Аналогичное сочетание призывов к миру с активными боевыми и оградительными действиями присуще в полной мере и российской политике. Анализируя причины затруднений в экономическом сотрудничестве с Европой, Игорь Юргенс отмечает:
«Российская бюрократия наряду с государственными интересами в „стратегических“ отраслях экономики отпугивает иностранные компании».[129]
Особенно заметна наступательная позиция российских властей в тех регионах и вопросах, где у страны были и остаются конкурентные преимущества. Энергетика, деятельность важнейших институтов международной безопасности и постсоветское пространство – согласно формальной логике, во всех этих областях Москве сейчас целесообразно оказывать на Европу конкурентное давление. Другое дело, что пока по большинству этих вопросов позиция России вступает в противоречие с политикой США. В результате возникает эффект двойного, если не тройного, действия. Во-первых, возникает иллюзия наличия общих российско-западных противоречий.
Во-вторых, в отношениях между Россией и Берлином, Парижем или Римом сохраняется определенная степень конструктивности. Практические противоречия идут помимо внешне весьма дружественных отношений и во многом списываются на негативный фактор американского присутствия. В-третьих, сами европейцы всегда имеют возможность спрятаться за широкой спиной Вашингтона, появляясь на арене только в момент однозначного триумфа. Именно таким образом выглядело в декабре 2004 года участие Высокого представителя ЕС Хавьера Соланы в разрешении политического кризиса на Украине и приходе к власти «оранжевой» коалиции.
Другим вектором наступления ЕС на постсоветском пространстве стало выдвижение в апреле 2007 года стратегии по отношению к региону Черного моря (так называемая Синергия Черного моря). Десятистраничный документ призван сфокусировать «политическое внимание» на основных направлениях деятельности Евросоюза в регионе Черного моря и развивать здесь взаимодействие по примеру средиземноморского сотрудничества, где применяется двусторонний подход, в центре которого отношения Евросоюза со всеми странами региона, но без упоминаний о совместных проектах между странами-партнерами вне ЕС. Таким образом, и на этом направлении Евросоюз предпринимает попытку замкнуть сотрудничество в регионе на себя.
Как бы то ни было, но, несмотря на всю эту суету, Россия пока сохраняет за собой серьезные ресурсы для влияния на позицию ЕС по важнейшим для европейских держав вопросам постсоветского пространства.

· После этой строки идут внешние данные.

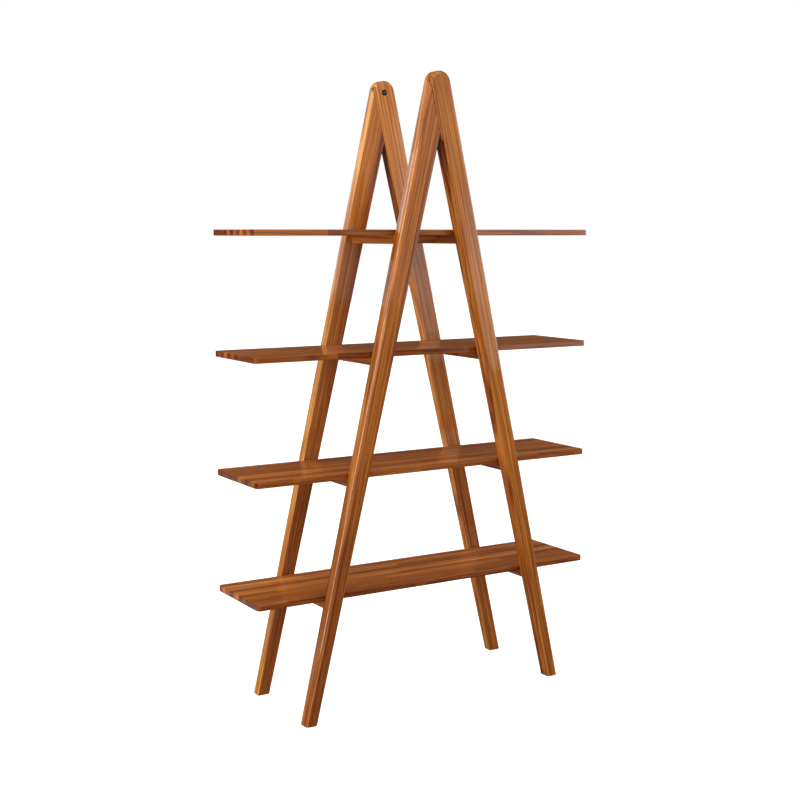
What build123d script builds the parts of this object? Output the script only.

Уверенно пресекаются попытки стран и институтов Евросоюза проникнуть в государства Центральной Азии или заключить сепаратный мир с режимом Александра Лукашенко. Несмотря на то что под давлением Германии Евросоюз отменил санкции даже в отношении Узбекистана, ничуть не смутившись мнением правозащитных организаций, влияние Евросоюза на это государство практически не выросло. Равным образом и интенсивные неофициальные контакты европейских дипломатов с представителями официального Минска также не привели к развороту Белоруссии в сторону от России.
Вследствие структурной слабости и разобщенности для Европы возможности собственного усиления лежат в плоскости инструментального использования многосторонних институтов и выстраивания системы двусторонних торгово-экономических режимов с ключевыми игроками, будь то метафизический план раздела Африки с Китаем или уже вполне настойчиво продвигаемая идея зоны свободной торговли с Украиной.
Весьма символична наиболее экстремальная версия такого подхода, обосновывающая приверженность ЕС многосторонним механизмам тем, что, как пишет Чарльз Грант, именно в таком формате
«... Европа может получить преимущество над своими партнерами».[130]
Несмотря на циничность, данный подход представляется вполне обоснованным, особенно если вспомнить о последней встрече «Большой восьмерки» на Хоккайдо. Тогда за столом заседаний этого, оказавшегося, впрочем, не самым эффективным для повышения управляемости миром, мероприятия вполне уютно устроился председатель Европейской комиссии Жозе Баррозу. Европейский чиновник, являющийся, по сути, наемным работником ровно для половины (Великобритания, Германия, Италия, Франция) участников саммита. И если бы не Лондон, позиция которого подлинно трансатлантична, каждая из стран ЕС и «восьмерки» одновременно получила бы плюс один голос в дискуссии.
В тех же случаях, где найти оптимальное решение в рамках многосторонних механизмов не получается, Европа вполне осознанно прорабатывает альтернативные варианты. Так, в течение 2007–2008 годов, на фоне все более провальных переговоров в рамках так называемого Доха-раунда ВТО, основным направлением деятельности Евросоюза стало начало переговоров о формировании зон свободной торговли с Индией, Южной Кореей и десятью странами АСЕАН. Основная цель этой политики – усилить позиции Евросоюза в конкуренции с США и Японией в регионе. Кроме того, 18 апреля 2007 года комиссар ЕС по торговле Питер Манделсон представил план обновления общей торговой политики Евросоюза, основное новшество которого заключается в более агрессивном продвижении товаров на динамично развивающиеся рынки Индии, Бразилии, России и Китая.